If you don't like drone records, you obviously don't like drones. For years now they have released the most relentless and consequential drone seven inches and if you think that drone and a short format don't go together so well, you better think again. Actually, the question arising is, if "secret hidden message" is not too dynamic, too diverse in outset to really qualify as a pure drone. But then again, who cares. The Infant Cycle, in its more than one and a half decade of experimental music making never has for sure. It is what it is and it is exactly what it feels like. The three tracks on the seven inch are made from a variety of objects (guitar, marimba, bird cage, wind chimes, electric organ, trombone, and so on) but manipulated to an extent you won't recognise. There is less information on the music on the 3" CD that has been released on The Infant Cycle's own home imprint The Ceiling. Nice additions to an ever growing output of likewise mysterious but enchanting rhythmless grooves. 

www.theceiling.ca

 

THE USE OF ASHES - white nights: the hand of Tzafkiel

(CD, tonefloat)

This is the first part to the planned trilogy "white nights" by folk/psychedelic weirdos The Use Of Ashes. The second part "glowing lights" has been reviewed extensively and in most ways what has been said there is true for the first part as well: a mix of folklore world music with trance aspects. The third part still awaits release. And as it has been said before, if you really want to enjoy a story that runs over three parts of whatever medium, you have to get all three ingested before having the full story, even if one part alone is cool as well.

www.tonefloat.com

 

RED THE PLANEEET!!! / LES TRUCS - split

(7", sic)

Lo-Fi homerecording collective living room pop music comes and goes, but it seems there are always (young?!) people out there getting to making music with whatever is at their hands and not caring except for the fun and heck of it. Nowadays, though, with all the computer software and sounds database at hand on the internet the results are usually much more convincing and professional than, let's say, in the Eighties. Anyway, Red The Planeeet!! rock it out in best electric guitar meets harmonica meets samples from old movies fashion. Heavy and noisy, they could be great on any rock clubs stage in front of thirty to onehundred people giving everybody a good time, screaming and banging. Les trucs stick three songs onto the small length of their side of this single, and one of them is called "Scheitern als Chanson" (transl: failure as a chanson). Perfect description. Jangly, idiosyncratic lofi pop, with a lot of fun and just the right amount of verve and will to experiment to keep it going. Wonderfully retro-craziness and looking into the future at the same time. 

www.antenna.nl/sicrec

 

EMDY / CIRQULAR - split

(7", gracetone)

Gracetone on the other hind is one of the finest imprints from Greece (not that I would know so many...) and that is with only three split seven inches and a CD (by Vokal Idiot) on their list. Quite remarkable. This little slab is a strange bastard. On side one Emdy aka Anastasios Kokkinidis mixes various kinds of noises from instruments, field recordings, manipulated noises and from one or more cats and calls it "Catshag 22". Then towards the end a guitar and a saxophone first emulate the shrieks of the cat, then the frustrated anguish of it. Better not notice animal care on this one. On the other side cirqular aka Go Muroiwa and Takayuki Horiuchi from Japan mixes field recordings and manipulated noise with sparse, melancholic ramblings on the piano accompanied by soothing intereference noises. Much more sympathetic and warm than "catshag22" but also with a certain amount of distress and distortion effects in the mix. The mixture is what keeps things interesting.  

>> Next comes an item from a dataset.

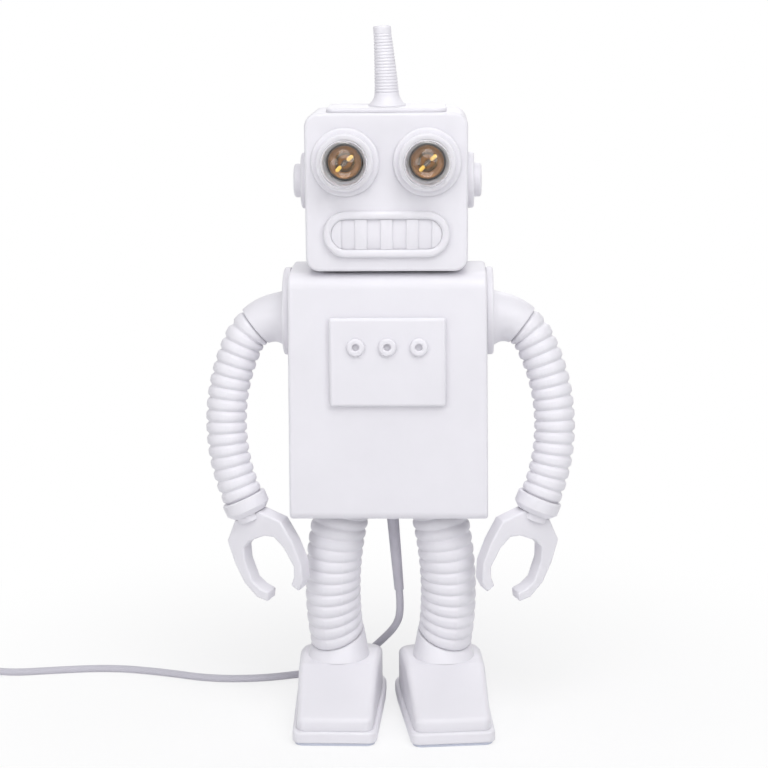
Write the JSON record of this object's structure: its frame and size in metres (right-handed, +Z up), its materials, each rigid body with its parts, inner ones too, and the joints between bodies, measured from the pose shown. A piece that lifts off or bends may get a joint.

www.gracetonerecordings.com

 

VARIOUS ARTISTS - 1,2,3 whiteout

(DVD+CD, zeromoon)

"the future is lo-fi" it says on the label and that should be true for avant-noise experiments as well? Rounding up the 2009 leftover round up is the soundtrack to a movie called "1,2,3 whiteout - the end of the light age" in which in a blindingly bright future a woman named Veronique (played by Karine Adrover) and an inventor (played by Lou Castel) join forces to struggle against the reign of man-made light. I liked the film, but I am no movie critic, so I stick to writing about the soundtrack. And this consists of dense noise drones ranging from earsplitting high frequencies to brooming bass noises and then some inbetween like field recordings and whatnot. Most interesting I find "Dark Matter" by Elmapi which is based on magnetic traces from degaussed 16mm magnetic stock, because of its brooding, dark atmosphere. Other tracks come from Richard Harrison (of Spaceheads) and Michael J. Schumacher. (Unfortunately, the soundtrack on the movie itself has more by Notchnoi Prospect aka Alexei Borisov and by AE (with Andrew Sharpley) which is not on that CD, but we shall not complain so much, right?) Moreover, the soundtrack CD and the movie are two different things, with the CD having remixes and reworkings of the soundscapes from the movie. It would be interesting to check the effect, if you listen to the music first and then watch to movie versus the vice versa, but alas, time cannot be undone and there is only one choice you can make. Such is life.